The Induced Matching Distance: A Novel Topological Metric with Applications in Robotics
Javier Perera-Lago, Álvaro Torras-Casas, Jérôme Guzzi, Rocio Gonzalez-Diaz
TL;DR
This work introduces the induced matching distance, a topology-based metric for comparing discrete structures defined by symmetric non-negative functions, and applies it to analyze agent trajectories through $0$-dimensional persistence of the Vietoris–Rips complex. By coupling bijection-induced block functions with barcodes and the triplet merge tree representation, it yields a continuous, label-aware distance that quantifies how trajectory components evolve and correspond over time. In robotics experiments with a corridor-navigation scenario, the induced matching signal derived from successive windows of trajectories enables clear discrimination among navigation strategies, achieving $97.5\%$ accuracy on a neural classifier. The approach provides a robust tool for topological analysis in robotics and offers avenues for extending to higher-dimensional persistence and broader applications.
Abstract
This paper introduces the induced matching distance, a novel topological metric designed to compare discrete structures represented by a symmetric non-negative function. We apply this notion to analyze agent trajectories over time.
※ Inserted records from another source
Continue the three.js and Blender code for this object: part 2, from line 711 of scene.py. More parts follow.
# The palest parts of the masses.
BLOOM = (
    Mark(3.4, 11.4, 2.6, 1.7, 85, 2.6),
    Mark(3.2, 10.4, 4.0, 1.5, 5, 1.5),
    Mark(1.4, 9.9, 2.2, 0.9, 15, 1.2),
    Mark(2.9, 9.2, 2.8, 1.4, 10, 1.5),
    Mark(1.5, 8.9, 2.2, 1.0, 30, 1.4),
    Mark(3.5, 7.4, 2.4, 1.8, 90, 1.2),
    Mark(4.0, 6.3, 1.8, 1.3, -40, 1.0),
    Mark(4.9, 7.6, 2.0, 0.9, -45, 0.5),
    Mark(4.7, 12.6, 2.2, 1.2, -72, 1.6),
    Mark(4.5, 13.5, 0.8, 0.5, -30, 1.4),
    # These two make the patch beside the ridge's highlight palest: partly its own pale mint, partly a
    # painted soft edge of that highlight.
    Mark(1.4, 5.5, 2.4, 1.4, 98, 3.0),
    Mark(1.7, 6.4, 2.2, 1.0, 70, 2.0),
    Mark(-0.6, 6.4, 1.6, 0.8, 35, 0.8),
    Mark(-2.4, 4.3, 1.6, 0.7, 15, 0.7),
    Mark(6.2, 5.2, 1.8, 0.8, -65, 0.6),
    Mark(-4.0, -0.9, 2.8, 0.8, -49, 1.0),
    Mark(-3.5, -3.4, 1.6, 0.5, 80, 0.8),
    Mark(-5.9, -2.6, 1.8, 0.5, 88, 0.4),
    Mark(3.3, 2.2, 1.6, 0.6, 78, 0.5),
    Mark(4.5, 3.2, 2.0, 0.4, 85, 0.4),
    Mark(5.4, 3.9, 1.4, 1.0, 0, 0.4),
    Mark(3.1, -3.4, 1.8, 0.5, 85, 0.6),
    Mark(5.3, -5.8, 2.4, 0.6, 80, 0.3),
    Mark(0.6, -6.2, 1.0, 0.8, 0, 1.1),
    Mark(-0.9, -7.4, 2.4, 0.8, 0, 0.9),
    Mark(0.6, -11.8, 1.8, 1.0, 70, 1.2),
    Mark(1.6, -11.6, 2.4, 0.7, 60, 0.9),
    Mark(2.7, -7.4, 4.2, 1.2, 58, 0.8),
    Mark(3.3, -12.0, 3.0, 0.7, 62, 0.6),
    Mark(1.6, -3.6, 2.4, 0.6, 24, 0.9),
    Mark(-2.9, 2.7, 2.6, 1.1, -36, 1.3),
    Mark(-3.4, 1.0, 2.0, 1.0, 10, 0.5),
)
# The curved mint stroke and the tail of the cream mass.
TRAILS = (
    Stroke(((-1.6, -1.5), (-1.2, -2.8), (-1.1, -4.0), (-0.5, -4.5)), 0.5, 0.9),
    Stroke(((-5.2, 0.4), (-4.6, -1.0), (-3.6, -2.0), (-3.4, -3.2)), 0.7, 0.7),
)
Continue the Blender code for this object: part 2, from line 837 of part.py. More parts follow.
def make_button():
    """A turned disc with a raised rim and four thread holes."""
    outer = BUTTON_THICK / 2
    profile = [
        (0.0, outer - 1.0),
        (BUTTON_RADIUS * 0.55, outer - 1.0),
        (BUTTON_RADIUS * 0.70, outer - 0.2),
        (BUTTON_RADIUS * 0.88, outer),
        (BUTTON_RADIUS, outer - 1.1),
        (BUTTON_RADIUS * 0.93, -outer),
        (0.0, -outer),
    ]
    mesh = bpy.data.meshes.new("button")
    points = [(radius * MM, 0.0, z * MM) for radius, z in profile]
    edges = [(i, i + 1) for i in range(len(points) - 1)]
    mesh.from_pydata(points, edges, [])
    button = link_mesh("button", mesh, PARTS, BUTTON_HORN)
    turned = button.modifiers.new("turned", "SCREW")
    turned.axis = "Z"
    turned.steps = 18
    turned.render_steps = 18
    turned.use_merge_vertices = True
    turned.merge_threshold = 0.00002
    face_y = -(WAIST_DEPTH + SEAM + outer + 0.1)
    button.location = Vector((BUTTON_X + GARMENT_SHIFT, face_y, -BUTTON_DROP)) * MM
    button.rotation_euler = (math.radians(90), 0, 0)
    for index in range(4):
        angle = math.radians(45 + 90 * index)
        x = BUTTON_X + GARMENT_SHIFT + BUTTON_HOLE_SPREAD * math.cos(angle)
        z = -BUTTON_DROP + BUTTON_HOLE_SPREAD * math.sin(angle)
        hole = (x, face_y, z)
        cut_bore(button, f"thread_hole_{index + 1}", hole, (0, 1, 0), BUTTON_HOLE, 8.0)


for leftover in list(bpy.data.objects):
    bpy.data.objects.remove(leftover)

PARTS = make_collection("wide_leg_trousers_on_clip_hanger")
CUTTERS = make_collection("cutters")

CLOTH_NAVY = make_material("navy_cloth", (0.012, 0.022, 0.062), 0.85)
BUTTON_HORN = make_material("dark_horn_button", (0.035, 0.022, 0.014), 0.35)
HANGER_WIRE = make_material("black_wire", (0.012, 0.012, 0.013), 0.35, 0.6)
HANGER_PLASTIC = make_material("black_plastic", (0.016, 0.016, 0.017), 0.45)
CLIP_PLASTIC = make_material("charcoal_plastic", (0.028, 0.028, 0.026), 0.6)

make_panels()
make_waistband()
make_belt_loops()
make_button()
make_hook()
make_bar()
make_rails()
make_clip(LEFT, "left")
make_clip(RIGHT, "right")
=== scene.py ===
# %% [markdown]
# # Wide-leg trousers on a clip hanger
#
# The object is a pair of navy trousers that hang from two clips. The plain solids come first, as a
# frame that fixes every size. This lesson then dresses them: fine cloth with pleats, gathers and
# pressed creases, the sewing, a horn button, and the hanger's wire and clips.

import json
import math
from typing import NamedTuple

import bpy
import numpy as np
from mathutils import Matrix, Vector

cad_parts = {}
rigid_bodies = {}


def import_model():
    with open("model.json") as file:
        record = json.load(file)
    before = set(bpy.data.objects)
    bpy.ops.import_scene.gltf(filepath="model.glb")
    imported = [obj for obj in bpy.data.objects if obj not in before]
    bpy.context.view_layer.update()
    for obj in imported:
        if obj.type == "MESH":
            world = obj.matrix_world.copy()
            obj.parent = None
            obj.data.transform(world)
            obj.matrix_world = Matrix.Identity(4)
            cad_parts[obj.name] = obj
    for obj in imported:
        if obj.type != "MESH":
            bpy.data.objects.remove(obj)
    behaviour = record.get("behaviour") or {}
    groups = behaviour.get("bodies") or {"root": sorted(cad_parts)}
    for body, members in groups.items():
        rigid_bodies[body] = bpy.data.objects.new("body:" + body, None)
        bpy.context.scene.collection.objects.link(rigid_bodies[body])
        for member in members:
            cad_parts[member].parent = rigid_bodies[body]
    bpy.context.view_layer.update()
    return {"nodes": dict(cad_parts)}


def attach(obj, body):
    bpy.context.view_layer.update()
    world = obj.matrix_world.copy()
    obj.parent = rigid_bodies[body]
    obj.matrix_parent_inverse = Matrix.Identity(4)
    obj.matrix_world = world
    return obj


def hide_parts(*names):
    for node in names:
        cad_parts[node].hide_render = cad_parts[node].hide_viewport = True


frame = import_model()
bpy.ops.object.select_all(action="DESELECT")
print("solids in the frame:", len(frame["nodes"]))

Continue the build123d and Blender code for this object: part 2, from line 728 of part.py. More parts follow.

We use dynamic time warping to measure trajectory similarity and compute the 0-dimensional persistent homology to identify relevant connected components, which, in our context, correspond to groups of similar trajectories. To track the evolution of these components across time, we compute induced matching distances, which preserve the coherence of their dynamic behavior. We then obtain a 1-dimensional signal that quantifies the consistency of trajectory groups over time. Our experiments demonstrate that our approach effectively differentiates between various agent behaviors, highlighting its potential as a robust tool for topological analysis in robotics and related fields.